Atatürk; Türk dilini ve tarihini su gibi içmiş dahası Türk milletiyle dolayısıyla Türk tarihiyle özdeşleşmiş bir Türk büyüğüdür. Yaşadığı sürece Türk dili ve tarihi üzerine yayınlanmış eserlerin neredeyse hepsini okuyup incelemiştir. Uygur Türkçesi Sözlüğü’nü Çanakkale Cephesi’nde okumuştur örneğin. Rusların Yakutistan dediği Sakha (Saka/Saha) Cumhuriyeti’nden yetkililerin Ankara ziyaretinde Türkiye tarafından tek isteği ne olmuştur biliyor musunuz? Kendilerinde olmayıp da Atatürk’ün özel kütüphanesinde (Anıtkabir Müzesi’nde) bulunan Polonya/Leh asıllı Türkolog Eduard Karloviç Pekarskiy'e ait dört ciltlik Yakut Türkçesi Sözlüğü adlı eseri görmek, incelemek mümkünse sözlüğün bir fotokopisini ve/veya mikrofilmini almak olmuştur.

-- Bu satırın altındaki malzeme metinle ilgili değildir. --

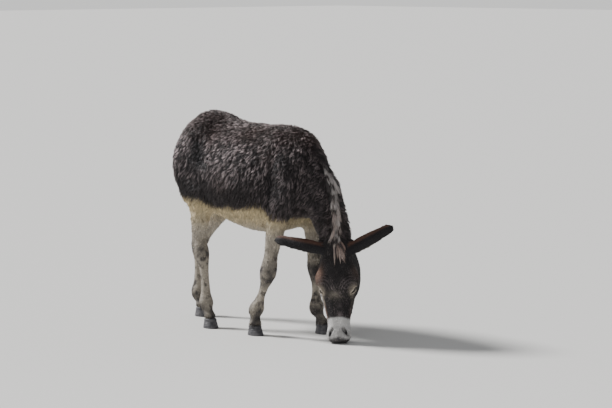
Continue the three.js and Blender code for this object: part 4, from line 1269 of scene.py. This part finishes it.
def tint_group():
    """A node group that breaks up a colour with a fine noise in the object's own space."""
    group = bpy.data.node_groups.new("hair tint", "ShaderNodeTree")
    for name, direction, kind in (
        ("Colour", "INPUT", "Color"), ("Grain", "INPUT", "Float"), ("Depth", "INPUT", "Float"),
        ("Colour", "OUTPUT", "Color"), ("Height", "OUTPUT", "Float"),
    ):
        group.interface.new_socket(name, in_out=direction, socket_type="NodeSocket" + kind)
    nodes, links = group.nodes, group.links
    enter, leave = nodes.new("NodeGroupInput"), nodes.new("NodeGroupOutput")
    place, noise = added(nodes, "TexCoord"), added(nodes, "TexNoise", Detail=3)
    links.new(place.outputs["Object"], noise.inputs["Vector"])
    links.new(enter.outputs["Grain"], noise.inputs["Scale"])
    shade = added(nodes, "MapRange", **{"From Min": 0.3, "From Max": 0.7})
    links.new(noise.outputs["Fac"], shade.inputs["Value"])
    for operation, limit in (("SUBTRACT", "To Min"), ("ADD", "To Max")):
        sum_node = added(nodes, "Math")
        sum_node.operation = operation
        sum_node.inputs[0].default_value = 1
        links.new(enter.outputs["Depth"], sum_node.inputs[1])
        links.new(sum_node.outputs[0], shade.inputs[limit])
    times = added(nodes, "VectorMath")
    times.operation = "SCALE"
    links.new(enter.outputs["Colour"], times.inputs[0])
    links.new(shade.outputs["Result"], times.inputs["Scale"])
    links.new(times.outputs["Vector"], leave.inputs["Colour"])
    links.new(noise.outputs["Fac"], leave.inputs["Height"])
    return group


HAIR_TINT = tint_group()


def haired(name, grain, depth, roughness, bump=0.0):
    """A material that reads the painted hue, tinted by the group."""
    material = plain_material(name, (0.1, 0.1, 0.1), roughness)
    nodes, links = material.node_tree.nodes, material.node_tree.links
    shader = nodes["Principled BSDF"]
    shader.inputs["Specular IOR Level"].default_value = 0.35
    hue = added(nodes, "Attribute")
    hue.attribute_name = "hue"
    tint = added(nodes, "Group")
    tint.node_tree = HAIR_TINT
    tint.inputs["Grain"].default_value = grain
    tint.inputs["Depth"].default_value = depth
    links.new(hue.outputs["Color"], tint.inputs["Colour"])
    links.new(tint.outputs["Colour"], shader.inputs["Base Color"])
    if bump:
        relief = added(nodes, "Bump", Strength=bump, Distance=0.001)
        links.new(tint.outputs["Height"], relief.inputs["Height"])
        links.new(relief.outputs["Normal"], shader.inputs["Normal"])
    return material


skin_finish = haired("hide", 420, 0.18, 0.75, bump=0.5)
coat_finish = haired("coat", 160, 0.16, 0.50)
hide.data.materials.append(skin_finish)
for piece in coat_pieces:
    piece.data.materials.append(coat_finish)
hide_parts(*[n for n in flesh_nodes if not n.startswith("eye")])
for piece in (hide, *coat_pieces):
    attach(piece, "root")
for piece, node in ((mane, "mane"), (forelock, "forelock"), (tassel, "tail_tassel")):
    piece.data.materials.append(coat_finish)
    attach(piece, "root")
    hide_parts(node)
print("finished:", skin_finish.name, coat_finish.name)

# %% [markdown]
# ## The finish of hooves and eyes
# The hooves are dull blue-grey horn with fine rings. The eyes are nearly black, with a wet film that
# takes a small highlight.

# %% The finish of hooves and eyes
def horn_finish():
    """Dull blue-grey horn with rings round the hoof, clouded by dried earth."""
    material = plain_material("horn", (0.10, 0.11, 0.13), 0.55)
    nodes, links = material.node_tree.nodes, material.node_tree.links
    shader = nodes["Principled BSDF"]
    place = added(nodes, "TexCoord")
    rings = added(nodes, "TexWave", Scale=34, Distortion=2.5)
    rings.bands_direction = "Z"
    cloud = added(nodes, "TexNoise", Scale=38, Detail=5)
    for texture in (rings, cloud):
        links.new(place.outputs["Object"], texture.inputs["Vector"])
    ramp = added(nodes, "ValToRGB")
    stops = ((0.32, (0.020, 0.020, 0.025, 1)), (0.72, (0.105, 0.10, 0.105, 1)))
    for element, (position, colour) in zip(ramp.color_ramp.elements, stops):
        element.position, element.color = position, colour
    links.new(cloud.outputs["Fac"], ramp.inputs["Fac"])
    links.new(ramp.outputs["Color"], shader.inputs["Base Color"])
    relief = added(nodes, "Bump", Strength=0.5, Distance=0.0015)
    links.new(rings.outputs["Fac"], relief.inputs["Height"])
    links.new(relief.outputs["Normal"], shader.inputs["Normal"])
    return material


def wet_eye():
    """A nearly black brown, with a wet film."""
    material = plain_material("wet eye", (0.008, 0.005, 0.004), 0.16)
    shader = material.node_tree.nodes["Principled BSDF"]
    shader.inputs["Specular IOR Level"].default_value = 0.25
    shader.inputs["Coat Weight"].default_value = 0.3
    shader.inputs["Coat Roughness"].default_value = 0.04
    return material


horn, eye_finish = horn_finish(), wet_eye()
for hoof in hooves:
    hoof.data.materials.append(horn)
    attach(hoof, "root")
for ball in eyeballs:
    ball.data.materials.append(eye_finish)
print("finished:", horn.name, eye_finish.name)

# %% [markdown]
# ## Stage
# A plain pale floor, a soft key light high on the left and behind, a wide fill from the front, and a
# pale surround.

# %% Stage
bm = bmesh.new()
bmesh.ops.create_grid(bm, x_segments=1, y_segments=1, size=80)
floor = mesh_object("floor", bm)
floor.data.materials.append(plain_material("pale floor", (0.62, 0.61, 0.59), 0.9))


def lamp(name, kind, where, aim):
    light = bpy.data.lights.new(name, kind)
    obj = bpy.data.objects.new(name, light)
    obj.location = where
    obj.rotation_mode = "QUATERNION"
    obj.rotation_quaternion = (Vector(aim) - Vector(where)).to_track_quat("-Z", "Y")
    bpy.context.scene.collection.objects.link(obj)
    return light


BODY_MIDDLE = (0, 0, 0.7)
key = lamp("key", "SUN", (-4.4, -1.9, 5.0), BODY_MIDDLE)
key.energy, key.angle = 6.3, math.radians(12)
fill = lamp("fill", "AREA", (4.0, -5.0, 2.4), BODY_MIDDLE)
fill.shape, fill.size, fill.energy = "DISK", 4.0, 50
world = bpy.data.worlds.new("surround")
world.use_nodes = True
nodes, links = world.node_tree.nodes, world.node_tree.links
lit = nodes["Background"]
lit.inputs["Color"].default_value = (0.80, 0.82, 0.85, 1)
lit.inputs["Strength"].default_value = 0.48
seen = added(nodes, "Background", Color=(0.86, 0.86, 0.85, 1))  # past the floor, and as pale as it
path, either = added(nodes, "LightPath"), added(nodes, "MixShader")
links.new(path.outputs["Is Camera Ray"], either.inputs["Fac"])
links.new(lit.outputs["Background"], either.inputs[1])
links.new(seen.outputs["Background"], either.inputs[2])
links.new(either.outputs["Shader"], nodes["World Output"].inputs["Surface"])
bpy.context.scene.world = world
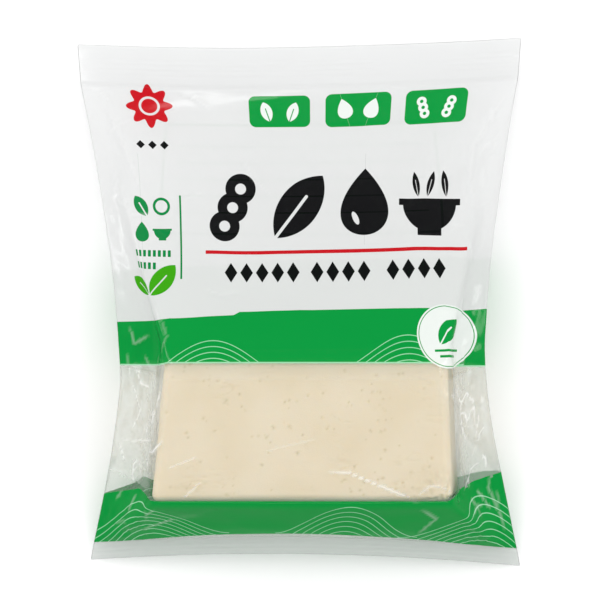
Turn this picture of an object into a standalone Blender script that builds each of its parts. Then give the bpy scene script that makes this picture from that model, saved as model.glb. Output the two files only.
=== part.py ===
"""A block of tofu sealed in a clear film bag, lying on its back.

The bag is one closed solid. Its front and back are two sheets that meet all round, at the two
seals and at the side folds. +Y points to the top seal, +Z out of the front, and Z = 0 is the
surface that the pack lies on. Sizes are in metres.
"""
import math

import bmesh
import bpy

# The block inside the bag, which gives the bag its height
BLOCK_WIDTH_LOW = 0.133      # across its lower end, toward the bottom seal
BLOCK_WIDTH_HIGH = 0.121     # across its upper end
BLOCK_LENGTH = 0.067
BLOCK_DEPTH = 0.054
BLOCK_LOW_Y = -0.0895
BLOCK_HIGH_Y = BLOCK_LOW_Y + BLOCK_LENGTH
SKIN = 0.0015                # film and a little water round the block

# The seals, each a flat strip of two layers
SEAL_THICK = 0.0009
TOP_SEAL = 0.020
SEAM_SHRINK = 0.985          # a seal's inner line is drawn in to this share of its width
BOTTOM_SEAL = 0.0085
SEAL_HALF = 0.1066           # half the width of the bag where it lies flat
TOP_Y = 0.1214
TOP_LIFT = 0.012             # height of the middle of the top seal
BOTTOM_Y = -0.1188
BOTTOM_LIFT = 0.0235         # height of the middle of the bottom seal, which arches
CORNER_LIFT = 0.0035         # height of its two ends
BOTTOM_MID_X = 0.0028
BOTTOM_HALF = 0.1034

# The waist, where the bag pulls in beside the block
LEFT_WAIST = (-0.0845, -0.035)     # X, Y
RIGHT_WAIST = (0.0873, -0.020)
WAIST_LIFT = 0.034
HOLLOW_REACH = 0.045         # the sides are drawn in beside the block, and this far above it
HOLLOW_X, HOLLOW_Z = 1.7, 0.6      # powers of a drawn-in side: 1 and 1 would be straight
PANEL_SAG = 0.003            # the front panel hangs this far between its ridges, above the block
END_SAG = 0.005              # and this far between the block's lower end and the bottom seal
SIDE_POWER_UP = 1.6
SIDE_POWER_DOWN = 1.42
FOLD_POWER = 1.7             # how roundly the side fold comes down from its highest point

# Where the front and back panels bend, as shares of the half width
RIDGE = 0.80
RIDGE_AT_SEAL = 0.93
FLAT_BACK_Y = 0.058          # the back panel lies flat up to here
ACROSS = (0.0, 0.25, 0.5, 0.7, RIDGE, 0.84, 0.89, 0.945, 1.0)
END_ROWS = 4                 # rows of faces from the bottom seal to the block
ROUND = 0.0045               # rows this near the block's ends turn its edges
UPPER_ROWS = 9
SUBDIVISIONS = 1
FILM_COLOUR = (0.78, 0.82, 0.74, 1.0)


def mix(a, b, t):
    return a + (b - a) * t


def top_edge(u):
    """Outer edge of the top seal at u, from -1 at its left end to 1 at its right."""
    return (SEAL_HALF * u,
            TOP_Y + 0.0017 * u + 0.0035 * u * u,
            TOP_LIFT - 0.005 * u * u + 0.0012 * math.sin(5 * u))


def bottom_edge(u):
    """Outer edge of the bottom seal, which is drawn up in the middle by the block."""
    return (BOTTOM_MID_X + BOTTOM_HALF * u,
            BOTTOM_Y - 0.0015 * u - 0.0063 * u * u,
            mix(BOTTOM_LIFT, CORNER_LIFT, u * u))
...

Atatürk’ün yüksek tarih bilincine (şuur) ilişkin bir başka çarpıcı örnek… İtilaf Devletleri Yunanistan’a ait Mondros Limanı’nda yine Yunanistan’a ait Agamemnon savaş gemisinde Türkiye’ye ateşkes daha doğrusu teslim antlaşması imzalatırlar. Peki, İzmir’de birileri tarafından adı iskeleye ve/veya kafeye verilen Agamemnon kimdir? Turova’da Türk devleti yıkılıp da yerine kurulan işgal devletinin ilk kralıdır. Bu gerçeği bilen Atatürk 26 Ağustos 1071’deki Malazgirt Zaferi’nin yıldönümü olan 26 Ağustos 1922’nin ilk saatlerinde Afyon/Kocatepe’de “Ordular! İlk hedefiniz Akdeniz’dir. İleri!..” diyerek sağ elindeki kırbaçla Büyük Taarruz’u başlatırken İtilaflara ve -ellerine silah verip Anadolu içlerine saldıkları- Yunanlılara nispet yapmıştır. İzmir’e ayak bastığı gün basın mensuplarına “Bir sonraki kahvelerimizi Talas’ta içeceğiz.” diyen Yunan orduları başkomutanı Trikupis’i -tutsak alındıktan sonra- Talas’ta konuk etmesi bir başka inceliktir. Kırbaç ayrıntısına gelince; belki de -Tanrı’nın Kırbacı- Atilla’dan esinlenmiştir kim bilir!.